The British prime minister David Cameron is in a quite different political position; yet he came to a similar conclusion. People's motives are always mixed. What matters is the rights and wrongs of the case, and the realities on the ground.
It is not Sarkozy's illusions of grandeur that persuaded the Arab League to support, let alone the UN security council to sanction, such action. Gaddafi killing his own people, and threatening to eliminate many more – that changed minds. Dr Saif al-Islam Gaddafi (PhD, LSE) ranting on a tank – that changed minds. Benghazi seemingly about to fall to Gaddafi's forces – that changed minds. The decision to intervene, made soberly and without illusions, rests on a single proposition: it would very soon have been worse, fatally worse for many, if we had not intervened.
That was the logic that convinced a majority of the UN security council to vote for resolution 1973 (and, incidentally, led the president of Rwanda to support it). But not Russia, China, Brazil and India; and not Germany. For me, one of the defining pictures of this crisis was that of Germany's ambassador to the UN, Peter Wittig, sitting with folded hands and a pained expression on his face, while next to him, the ambassador of Gabon, Emmanuel Issoze-Ngondet, raised his arm to vote for a resolution to save innocent civilians from a marauding dictator. I wonder what Wittig, a thoroughly decent man, felt at that moment. Mere awkwardness? Or something a little closer to shame?

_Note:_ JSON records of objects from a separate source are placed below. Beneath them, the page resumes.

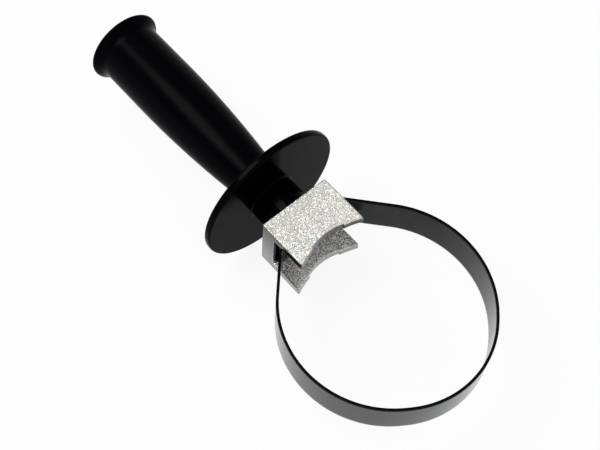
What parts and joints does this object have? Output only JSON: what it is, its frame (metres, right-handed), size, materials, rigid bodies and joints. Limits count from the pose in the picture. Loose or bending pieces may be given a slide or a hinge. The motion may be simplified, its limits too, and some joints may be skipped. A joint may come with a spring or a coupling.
{
  "type": "power tool side handle",
  "caption": "Band-clamp side handle: a moulded grip with a round guard screws on a bolt that draws a steel band into a cast saddle bracket.",
  "frame": {"origin": "centre of the clamped collar, half way up the band", "axes": "+Z along the collar, the handle points along -X, +Y to the left seen from the handle"},
  "size_m": [0.2672, 0.1089, 0.0832],
  "materials": {
    "cast_bracket": "coarse blasted casting, bright, with smooth cut faces",
    "spring_steel_band": "dark rolled spring steel strip",
    "zinc_plated_steel": "zinc plated",
    "black_moulding": "semi-gloss black nylon moulding"
  },
  "bodies": {
    "bracket": {"saddle_bracket": "cast_bracket"},
    "handle": {"handle_moulding": "black_moulding", "threaded_insert": "zinc_plated_steel"},
    "band": {"clamp_band": "spring_steel_band", "clamp_bolt": "zinc_plated_steel"}
  },
  "joints": [
    {"name": "handle_turn", "type": "hinge", "parent": "bracket", "child": "handle", "pos_m": [-0.0745, 0, 0], "axis": [-1, 0, 0], "range_deg": [0, 2160]},
    {"name": "band_slide", "type": "slide", "parent": "bracket", "child": "band", "axis": [1, 0, 0], "range_m": [0, 0.0075]}
  ],
  "couplings": [
    {"joint": "band_slide", "follows": "handle_turn", "m_per_rad": 0.00019894}
  ]
}
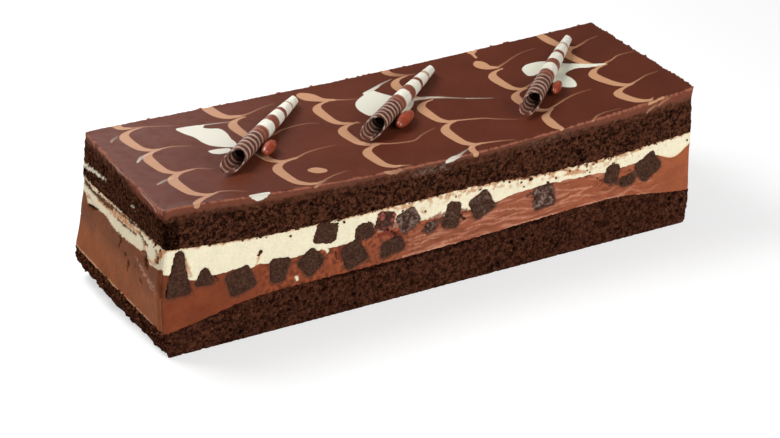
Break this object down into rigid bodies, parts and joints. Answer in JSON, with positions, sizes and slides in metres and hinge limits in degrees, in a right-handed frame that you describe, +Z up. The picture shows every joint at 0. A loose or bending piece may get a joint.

So much for France and Germany as the inseparable couple at the heart of Europe. Instead, the French and German foreign ministers, Alain Juppé and Guido Westerwelle, are in open disagreement. "I say what I think and he says what he thinks," Juppé snapped after sharp exchanges between them in Brussels this Monday. And Le Monde reports Juppé passing this devastating judgment: "The common security and defence policy of Europe? It is dead." The issue here is not direct German military participation. Everyone would have understood if that was not possible. But how could Germany not support a UN resolution backed by its principal European partners, the United States and the Arab League? Worse still, Westerwelle recently cited doubts expressed about the extent of the military action by the Arab League to defend the German abstention: "We calculated the risk. If we see that three days after this intervention began, the Arab League already criticises [it], I think we had good reasons." While French and British pilots risk their lives in action, the German foreign minister is virtually encouraging the Arab League to make further criticism. A word that springs unbidden to my mind is Dolchstoss (stab in the back).
There are several reasons for this German attitude. Westerwelle is one of the weakest foreign ministers Germany has had for a long time. As the leader of the Free Democrats (Germany's Lib Dems), he is running scared of some important provincial elections – as is Angela Merkel. Like so many contemporary European politicians, they follow rather than lead public opinion. Having gingerly advanced in the 1990s towards taking broader international responsibilities, including military ones, German opinion seems to have sunk back into an attitude of "leave us alone". Let Germany be a Greater Switzerland! And the dynamism of its extraordinary export growth is increasingly outside the old west, in trade with countries like Brazil, Russia, India and China – the very Brics with which it sided at the UN.
Even if you think the German approach to the specific question of the no-fly zone was right, and France's wrong, you must acknowledge that these divisions make a mockery of Europe's pretensions to have a foreign policy. And remember this was supposed to be the year in which the EU finally got its foreign policy act together. "Today's meeting," Catherine Ashton, the EU's high representative for foreign and security policy, said after Monday's punch-up, "showed the EU's determination to react quickly and decisively and with one voice to the events in Libya." She deserves a prize for managing to say that with a straight face.
Don't get me wrong: my criticism of the German stance does not mean I have no doubts about this operation. I have grave doubts about it, like almost everyone I know. I am persuaded that the almost certain result of continued inaction would have been terrible for those civilians being attacked by Gaddafi's forces. Things would have got worse had we not acted. But now we have to prove that things will get better because we have.
Here we are caught in the gap between the clear limits of the UN mandate – to protect civilians – and the necessary condition for securing that end with any confidence: the fall of Gaddafi. The only good outcome is for carefully targeted, limited, UN-sanctioned military action to allow the Libyans to get rid of Gaddafi. For that, the operational compromise towards which this coalition of the willing seems to be edging – Nato command-and-control expertise in a broader political wrapping – is probably the best way forward. Then everything will depend on the people on the ground.
However, many worse outcomes are entirely possible, including an ugly, protracted partition of the country. A divided Europe increases the likelihood of a divided Libya.